**PROMPT**
Lines holding the string "from" are the ones to copy; find them all in the data.
[start of SUPPLIED ENTRIES]
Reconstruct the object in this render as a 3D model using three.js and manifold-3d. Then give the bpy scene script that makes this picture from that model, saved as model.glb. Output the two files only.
[end of SUPPLIED ENTRIES]
[start of SUPPLIED ENTRIES]
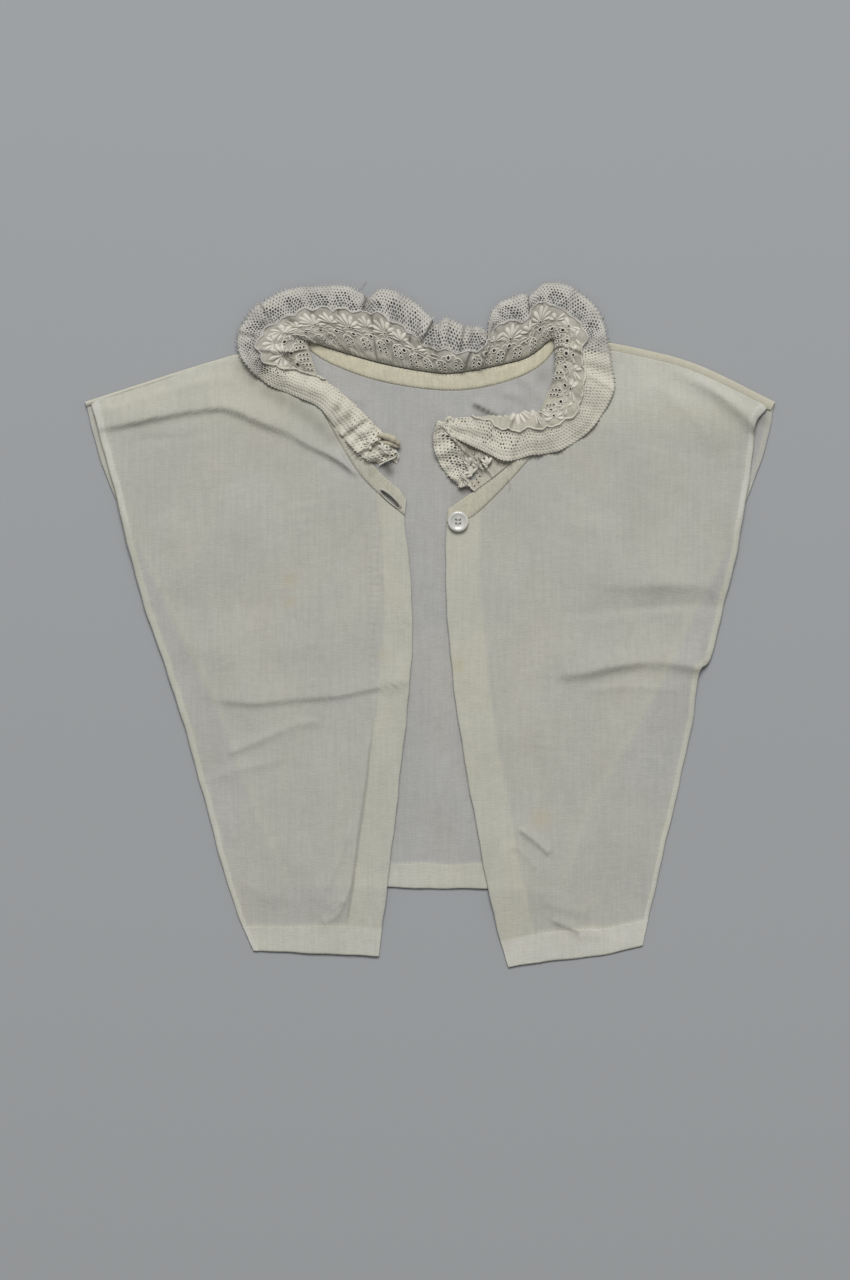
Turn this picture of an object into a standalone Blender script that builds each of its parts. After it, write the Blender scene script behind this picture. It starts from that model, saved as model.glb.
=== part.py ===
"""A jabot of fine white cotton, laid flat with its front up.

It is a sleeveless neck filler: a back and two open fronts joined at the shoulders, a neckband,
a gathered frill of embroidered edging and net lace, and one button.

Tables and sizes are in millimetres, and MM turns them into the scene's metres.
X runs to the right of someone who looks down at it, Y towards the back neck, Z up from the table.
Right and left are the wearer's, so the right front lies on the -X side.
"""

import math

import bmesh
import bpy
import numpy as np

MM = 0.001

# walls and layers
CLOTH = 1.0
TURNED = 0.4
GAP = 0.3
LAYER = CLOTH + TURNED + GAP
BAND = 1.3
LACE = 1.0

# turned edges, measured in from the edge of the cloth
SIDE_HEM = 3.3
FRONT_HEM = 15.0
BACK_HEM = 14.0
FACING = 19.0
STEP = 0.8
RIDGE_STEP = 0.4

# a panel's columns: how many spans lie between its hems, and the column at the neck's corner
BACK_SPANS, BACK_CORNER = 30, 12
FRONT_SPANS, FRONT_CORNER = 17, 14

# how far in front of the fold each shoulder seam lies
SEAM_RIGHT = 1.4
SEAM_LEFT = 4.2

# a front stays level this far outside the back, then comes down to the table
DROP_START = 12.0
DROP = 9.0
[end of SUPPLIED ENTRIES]
[start of SUPPLIED ENTRIES]
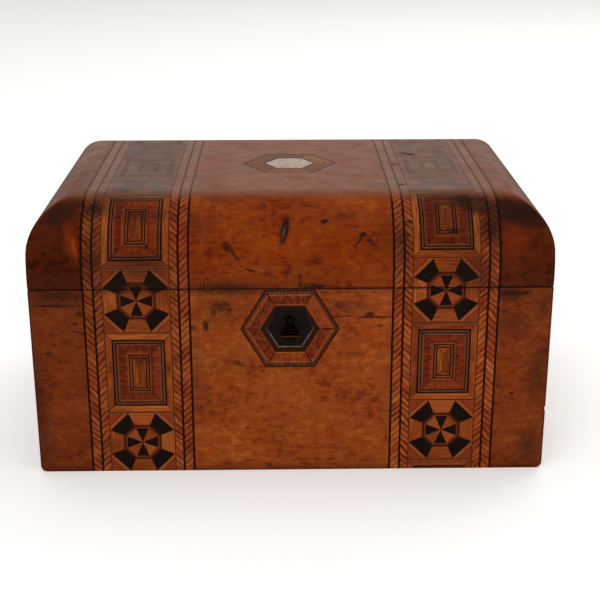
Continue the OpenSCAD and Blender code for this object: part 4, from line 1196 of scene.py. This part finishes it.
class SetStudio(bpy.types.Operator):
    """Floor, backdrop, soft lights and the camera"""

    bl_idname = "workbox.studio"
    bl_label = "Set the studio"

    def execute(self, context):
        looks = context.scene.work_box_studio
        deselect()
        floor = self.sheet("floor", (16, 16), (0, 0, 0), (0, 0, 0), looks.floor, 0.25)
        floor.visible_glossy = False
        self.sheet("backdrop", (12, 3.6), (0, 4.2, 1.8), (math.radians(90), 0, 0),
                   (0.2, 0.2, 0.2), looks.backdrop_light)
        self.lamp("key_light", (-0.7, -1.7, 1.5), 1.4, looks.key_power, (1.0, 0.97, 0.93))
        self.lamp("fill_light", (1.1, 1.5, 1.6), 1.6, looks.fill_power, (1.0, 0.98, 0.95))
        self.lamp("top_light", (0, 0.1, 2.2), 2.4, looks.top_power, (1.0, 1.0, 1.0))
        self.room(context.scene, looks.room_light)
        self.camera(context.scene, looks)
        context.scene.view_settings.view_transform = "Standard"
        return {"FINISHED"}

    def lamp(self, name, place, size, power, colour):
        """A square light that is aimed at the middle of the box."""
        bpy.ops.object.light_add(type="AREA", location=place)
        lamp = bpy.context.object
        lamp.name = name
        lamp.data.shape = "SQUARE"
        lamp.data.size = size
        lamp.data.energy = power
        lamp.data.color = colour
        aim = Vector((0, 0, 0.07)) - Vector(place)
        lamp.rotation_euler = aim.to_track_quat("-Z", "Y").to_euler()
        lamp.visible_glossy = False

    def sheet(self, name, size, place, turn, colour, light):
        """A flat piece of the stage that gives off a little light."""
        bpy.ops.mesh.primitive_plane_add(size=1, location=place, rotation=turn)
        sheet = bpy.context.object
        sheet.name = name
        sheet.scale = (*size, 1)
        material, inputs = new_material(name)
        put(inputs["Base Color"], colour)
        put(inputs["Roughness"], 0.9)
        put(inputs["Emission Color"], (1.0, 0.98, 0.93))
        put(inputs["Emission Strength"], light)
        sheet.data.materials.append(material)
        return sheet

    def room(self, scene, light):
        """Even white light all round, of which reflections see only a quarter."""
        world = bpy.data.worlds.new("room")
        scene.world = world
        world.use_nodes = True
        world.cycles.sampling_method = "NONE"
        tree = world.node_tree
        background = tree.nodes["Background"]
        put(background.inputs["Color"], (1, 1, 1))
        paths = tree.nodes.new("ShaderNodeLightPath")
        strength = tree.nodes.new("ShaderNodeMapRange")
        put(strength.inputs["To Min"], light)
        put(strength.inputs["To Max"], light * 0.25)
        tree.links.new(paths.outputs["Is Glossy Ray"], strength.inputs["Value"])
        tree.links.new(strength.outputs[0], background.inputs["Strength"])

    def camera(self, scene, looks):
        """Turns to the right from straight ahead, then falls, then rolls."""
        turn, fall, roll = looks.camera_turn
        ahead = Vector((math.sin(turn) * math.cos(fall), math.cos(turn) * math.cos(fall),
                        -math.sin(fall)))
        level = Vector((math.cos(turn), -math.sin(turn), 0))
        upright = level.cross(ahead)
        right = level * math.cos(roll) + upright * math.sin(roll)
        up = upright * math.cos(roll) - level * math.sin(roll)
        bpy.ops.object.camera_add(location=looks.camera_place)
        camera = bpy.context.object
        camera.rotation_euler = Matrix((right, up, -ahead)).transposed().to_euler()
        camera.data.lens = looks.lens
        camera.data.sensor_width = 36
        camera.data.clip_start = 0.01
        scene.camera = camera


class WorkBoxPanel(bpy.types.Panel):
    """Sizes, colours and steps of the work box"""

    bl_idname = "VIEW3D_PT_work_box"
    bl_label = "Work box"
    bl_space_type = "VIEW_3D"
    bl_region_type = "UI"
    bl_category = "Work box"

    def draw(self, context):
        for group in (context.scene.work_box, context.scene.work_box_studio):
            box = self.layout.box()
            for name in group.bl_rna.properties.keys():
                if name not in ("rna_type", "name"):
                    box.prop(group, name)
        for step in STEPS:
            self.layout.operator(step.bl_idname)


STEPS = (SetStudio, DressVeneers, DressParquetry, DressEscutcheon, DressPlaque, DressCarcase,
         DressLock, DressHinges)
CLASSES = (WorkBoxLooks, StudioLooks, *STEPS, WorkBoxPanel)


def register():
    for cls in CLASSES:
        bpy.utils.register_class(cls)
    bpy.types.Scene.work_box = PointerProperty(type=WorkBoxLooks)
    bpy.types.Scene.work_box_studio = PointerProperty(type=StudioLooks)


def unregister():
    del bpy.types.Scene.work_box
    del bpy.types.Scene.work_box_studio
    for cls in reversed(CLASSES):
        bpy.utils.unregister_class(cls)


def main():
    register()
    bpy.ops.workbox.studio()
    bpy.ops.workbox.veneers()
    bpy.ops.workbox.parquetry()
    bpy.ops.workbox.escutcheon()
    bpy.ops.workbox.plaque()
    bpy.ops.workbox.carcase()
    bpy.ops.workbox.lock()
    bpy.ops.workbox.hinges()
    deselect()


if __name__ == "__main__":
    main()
[end of SUPPLIED ENTRIES]
**SOLUTION TO THIS EXERCISE**
Reconstruct the object in this render as a 3D model using three.js and manifold-3d. Then give the bpy scene script that makes this picture from that model, saved as model.glb. Output the two files only.
Turn this picture of an object into a standalone Blender script that builds each of its parts. After it, write the Blender scene script behind this picture. It starts from that model, saved as model.glb.
X runs to the right of someone who looks down at it, Y towards the back neck, Z up from the table.
# turned edges, measured in from the edge of the cloth
Continue the OpenSCAD and Blender code for this object: part 4, from line 1196 of scene.py. This part finishes it.
        """Turns to the right from straight ahead, then falls, then rolls."""